Aon provides some valuable tips of what to consider when revisiting your motor insurance given the current market dynamics:

  • Do the market research:Check the current value of your insured vehicle according to the Auto Dealers Guide versus what the retail price is of your vehicle if you had to buy it today from a used car dealer.  You may find a significant discrepancy between the two values which warrants a review of the insured sums on your policy.
  • Price of spares and availability:Parts availability and costs are also under-pressure. According to data released by Audatex which tracks vehicle parts inflation, some vehicle brands have seen parts inflation as high as 15,8% in March 2022 compared with March 2021. This also means that the cost of vehicle repairs to insurers has gone up significantly and is likely to have an impact on insurance premiums for vehicle owners.
  • Hire vehicles are in short supply:  Car hire benefits are common in many motor insurance policies – both for individual and business covers – to cover you for transportation while your vehicle is in for repair. However, there is a significant shortage of hire cars in an industry where fleets were dramatically reduced by around 50% as a result of the economic impact of the pandemic. If you are planning on doing any non-essential repairs to your vehicle such as fixing minor dents and scratches, first check whether a rental vehicle is available before booking your vehicle in for the repair. With the shortage of car parts, check when the parts will be available for any required repairs and plan your way around this in terms of how long your vehicle will be out of action. 
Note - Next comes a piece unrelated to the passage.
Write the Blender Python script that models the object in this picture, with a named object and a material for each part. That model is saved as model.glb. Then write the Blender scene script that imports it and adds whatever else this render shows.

  • Don’t assume you are covered for everything:Certain events are not always automatically covered on a standard motor vehicle insurance policy, such as scratch and dent cover, tyre cover, hail damage cover as a few examples. You may need to purchase these covers at an additional premium. Finding out that hail cover was excluded on your policy after a hailstorm has done a swiss-cheese number on your car can prove financially devastating. Likewise, remember to specify any add-ons to your vehicle that are not standard features on the vehicle such as leather upholstery, mag wheels, sound system, two bar, canopy and additional lights and so on.  These all add additional value to the vehicle and need to be accounted for in your sum insured and are likely to cost more to replace now than when you installed them, thanks to inflation.

“An increasingly tougher global economic climate, rising inflation, supply chain challenges and a hard insurance market are increasing the potential of underinsurance, so it’s incredibly important to pay closer attention to the replacement values of your assets if a claim is triggered. When it comes to shopping for insurance, there’s no beating the help and guidance of an expert insurance broker to protect your best interests, point out all the important aspects of your cover, ringfence any exclusions or conditions and highlight what the general market trends are.  They are also adept at negotiating with your insurer to get you the cover that you need.  Given the rapidly changing market dynamics, meeting with your broker to reassess your covers and plug any holes for potential underinsurance is likely to be one of the most financially important exercises you’ll do this year,” concludes Mandy.